Porque el intercambio nos permite cancelar nuestras deudas. Nos ofrece una manera de quedar en paz, de acabar con la relación. Por eso, uno puede preferir no cancelar las deudas con los vecinos. Laura Bohannan describe su llegada a una comunidad tiv, en en la Nigeria rural: las vecinas comenzaron a llegar inmediatamente con pequeños regalos: “dos mazorcas de maíz, un calabacín, un pollo, cinco tomates, un puñado de cacahuetes…” Dos mujeres la adoptaron y le explicaron que todos aquellos regalos, efectivamente, tenía que devolverlos. Se les podía llevar algo de un valor similar. Uno podía incluso llevar dinero (no había nada de malo en ello) siempre que lo hiciera pasado un cierto tiempo y que no llevase el precio exacto de los huevos, porque podría sigificar que ya no se quería tener nada que ver con la vecina. Las mujeres tiv se pasaban gran parte del día caminando kilómetros hacia casas distantes para devolver un manojo de ocra, o un puñado de monedas” en un interminable círculo de regalos en el que nadie devolvía el valor preciso de lo último que se le había prestado”

Pierre Bourdieu ha descrito a los bereberes de cabileños de Argelia y como el intercambio de regalos es a la vez un honor y una provocación. Responder a uno requiere infinita maestría. Calcular el tiempo es de la máxima importancia. También que el regalo a devolver sea suficientemente diferente pero también ligeramente más importante. También hay una historia indonesia acerca de esto: acerca de un hombre rico que sacrificó un buey para humillar a un hombre pobre; éste lo acabó humillando por completo, limitándose a sacrificar, tranquilamente, una gallina.

Una vez convocaron a Nasrudín a comparecer ante el rey. Un vecino lo vio afanándose con prisas por la calle, con un saco lleno de nabos.

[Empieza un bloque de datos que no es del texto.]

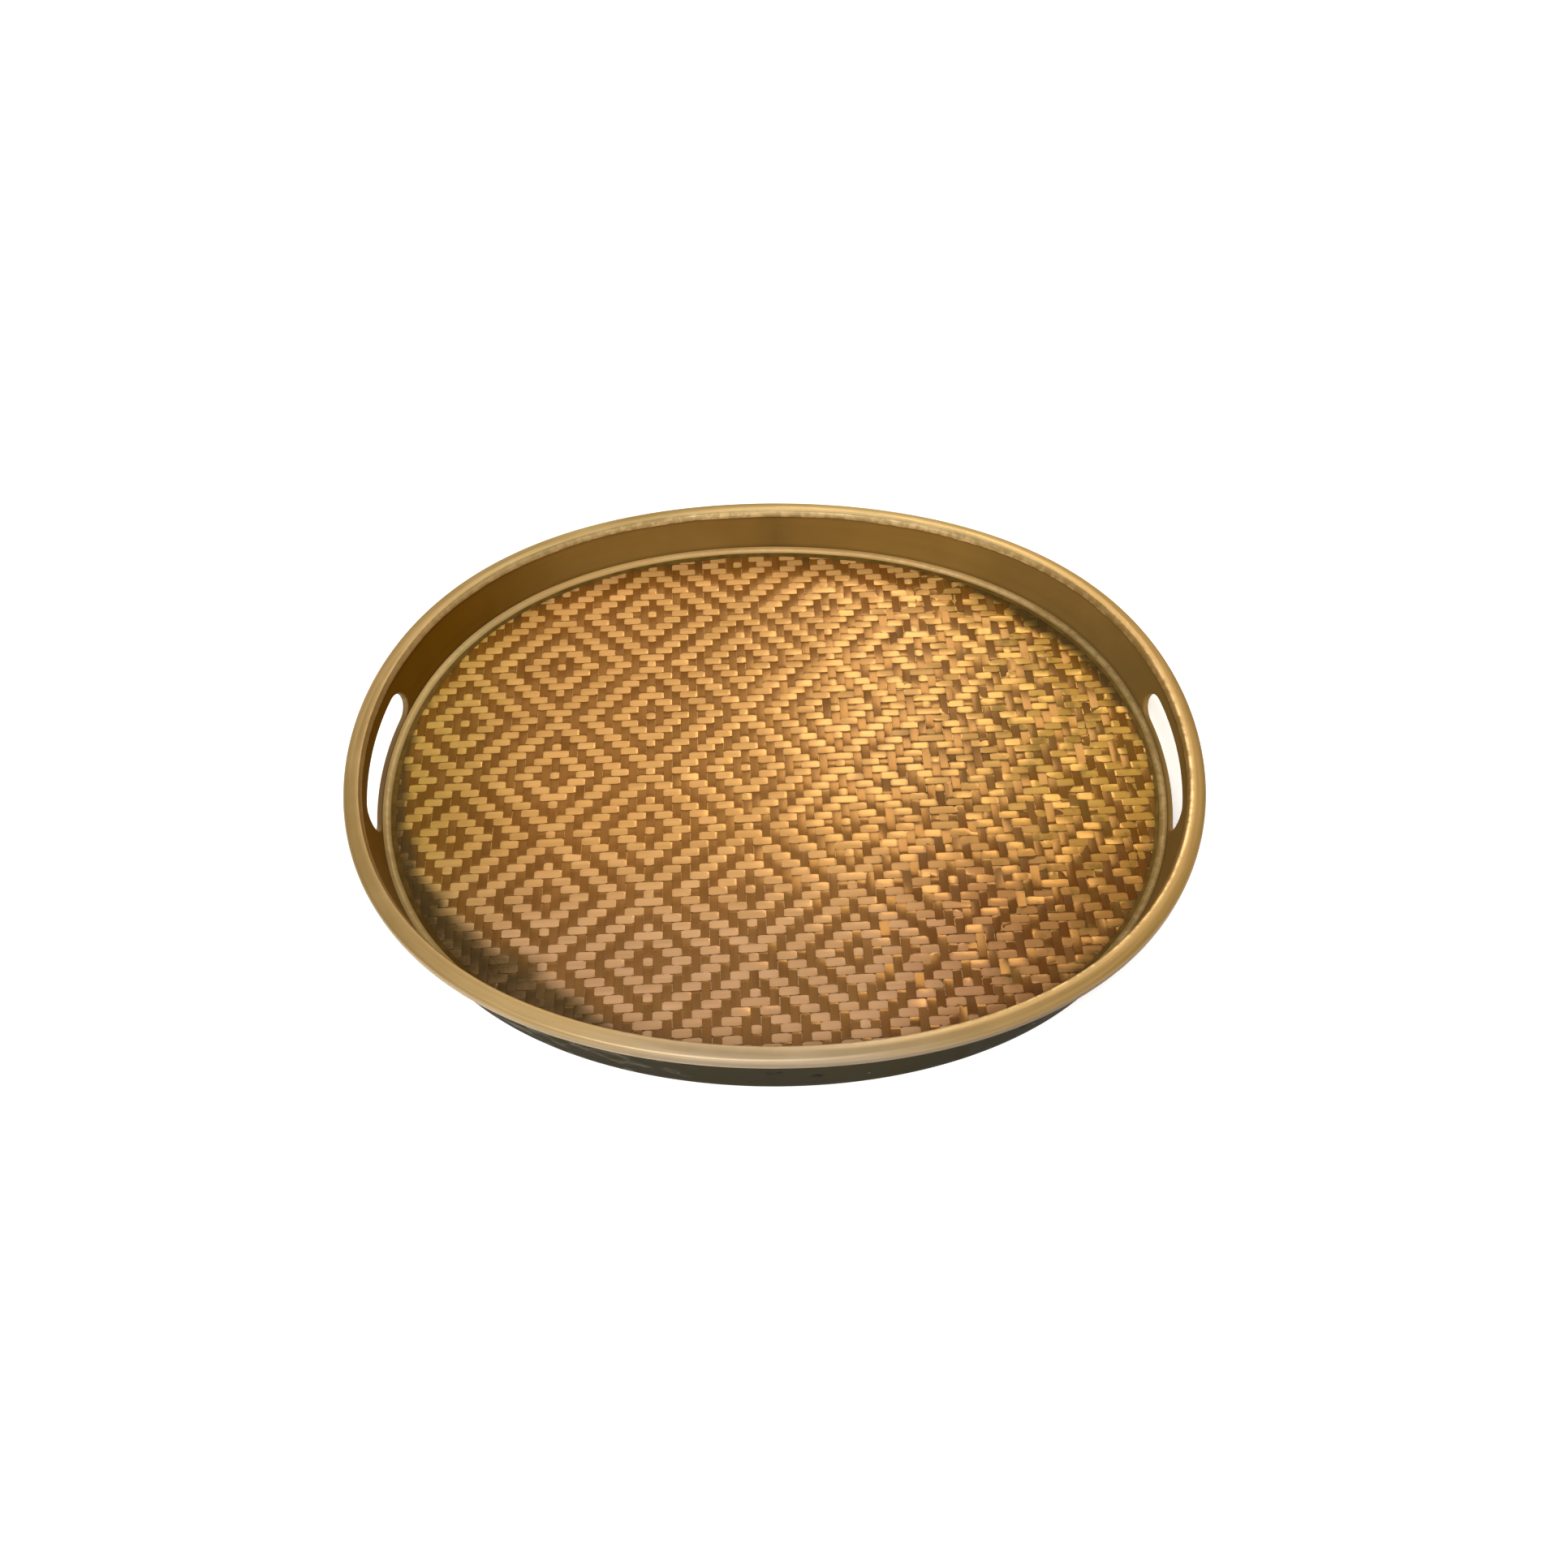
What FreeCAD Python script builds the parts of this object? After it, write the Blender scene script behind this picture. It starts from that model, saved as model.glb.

“¿Para qué son?”, le preguntó.
“Me han convocado ante el rey. Pensé que sería mejor aparecer con algún regalo.”
“¿Y le llevas nabos? ¡Los nabos son comida de campesino! ¡Es un rey! Deberías llevarle algo más apropiado, como uvas.”
Nasrudín estuvo de acuerdo, y acudió ante el rey con un racimo de uvas. Al rey no le hizo gracia. 
“¿Me traes uvas? ¡Pero si soy un rey! ¡Esto es ridículo! Llevaos a este idiota y enseñadle modales. Arrojadle todas y cada una de sus uvas y luego echadlo del palacio.”
Los guardias del rey se llevaron a Nasrudín a una sala del castillo, donde empezaron a apedrearlo con sus uvas. Mientras lo hacían, él cayó de rodillas y comenzó a gritar: “¡Gracias, gracias, Dios, por tu infinita piedad!”.
“¿Por qué das gracias a Dios?”, le preguntaron. “¡Te estamos humillando!”
Nasrudín replicó: “Oh, sólo estaba pensando:¡gracias a Dios que no traje los nabos!”.